I just found out that Wikipedia has a nice summary of the many issues Microsoft has with the EU Commission.
http://en.wikipedia.org/wiki/Microsoft_Corp_v_Commission

Now, as you can see there, most of the issues go way back in time, and they are ALL related to Microsoft preventing competition by not disclosing relevant tech info to competitors. I won't get into them.

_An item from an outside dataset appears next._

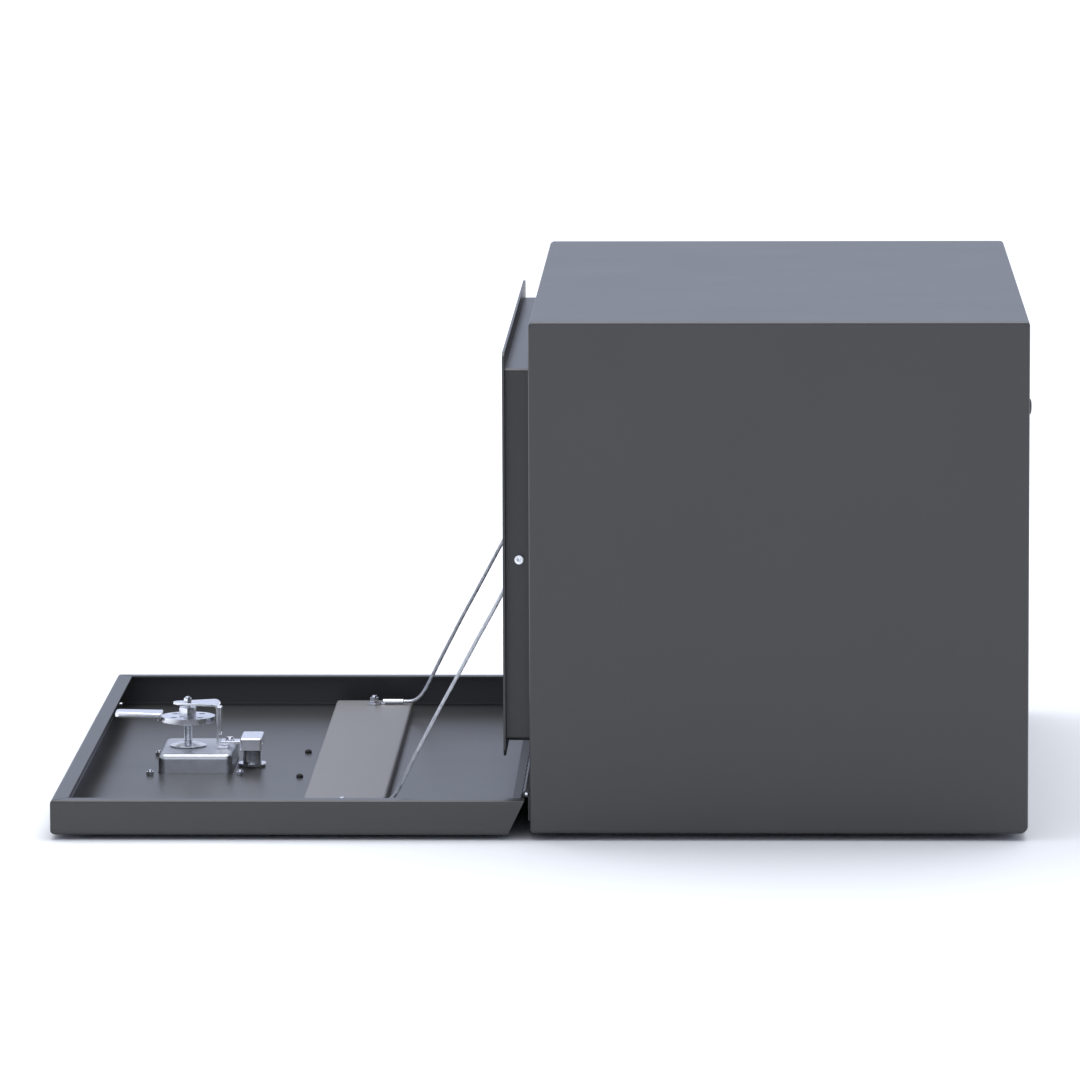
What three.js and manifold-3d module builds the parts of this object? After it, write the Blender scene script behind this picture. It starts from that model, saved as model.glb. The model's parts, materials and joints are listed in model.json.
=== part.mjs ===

While in principle I agree, as you dive into specifics situation is a bit more complex than that and there I also find differences with what generally happens int he US.
But then, at the end, you find among the other cases, the IMO infamous IE / Ballot screen thing.
Citing wikipedia:
"In January 2009, the European Commission announced it would investigate the bundling of Internet Explorer with Windows operating systems from Microsoft, saying "Microsoft's tying of Internet Explorer to the Windows operating system harms competition between web browsers, undermines product innovation and ultimately reduces consumer choice."[29][30] "
It is the fact itself that IE is in Windows that is wrong, in the minds of EU commissioners.
This is something I disagree completely with, that I fight to its core, honestly.
I disagree so much with it, I even question if there's any good intent in that, or just the desire of the EU commissioners to just matter.